Comparing different programs/pipelines

Comparing the results from different integration programs (like XDS, Dials, MOSFLM) or pipelines/tools (like autoPROC, Xia2, Grenades, fastDP, XDSGUI, XDSAPP and many more) can be very difficult because programs (1) use different methods at various stages, (2) have different default assumptions of the kind of experiment, detector, crystal and data quality they are encountering and (3) present the data quality descriptors in myriads of ways and formats, according to differing formulae. By using MRFANA on the scaled and unmerged results of each procedure, at least any variation in definitions and methods of computations for the relevant data quality metrics is taken out of this equation.

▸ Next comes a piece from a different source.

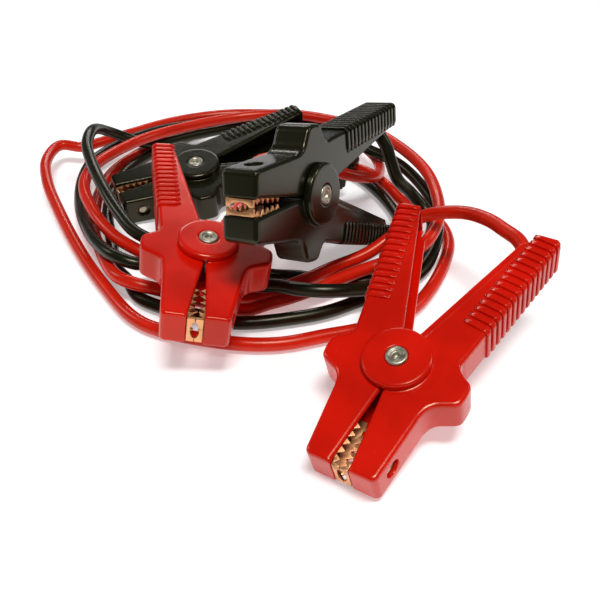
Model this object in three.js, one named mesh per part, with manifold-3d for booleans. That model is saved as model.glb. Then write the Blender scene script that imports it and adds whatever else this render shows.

The "only" remaining issue is to ensure that identical binning is used across all reflection data files produced by the various programs/pipelines. One possible approach could be to

  • run MRFANA with equal-observation-number binning on the sparsest dataset (the one with the lowest high-resolution limit and lowest completeness);
  • this can be used as a reference for defining
    • the highest common resolution limit (since all other datasets will be of at least that resolution or higher);
    • the binning to be used;
  • then run all other datasets through MRFANA using
    • -r 999.9 highres (to only compute statistics to the common high-resolution limit);
    • -bins ... to set explicit resolution bins (the relevant comma-delimited line can be extracted from the initial MRFANA run above;

This would ensure that all statistics can be compared between the different result files. Of course, results that suggest higher diffraction limits will not be taken into account within this comparison - and maybe some additional MRFANA jobs need to be run on a subset of the available results.

In general, one should be very careful not to over-interpret small differences in the data quality metrics obtained in this way: we are probably at least comparing apples with apples, but there are still distinct varieties available (e.g. small differences in unit-cell dimensions will result in reflections being assigned to different resolution bins for different result files).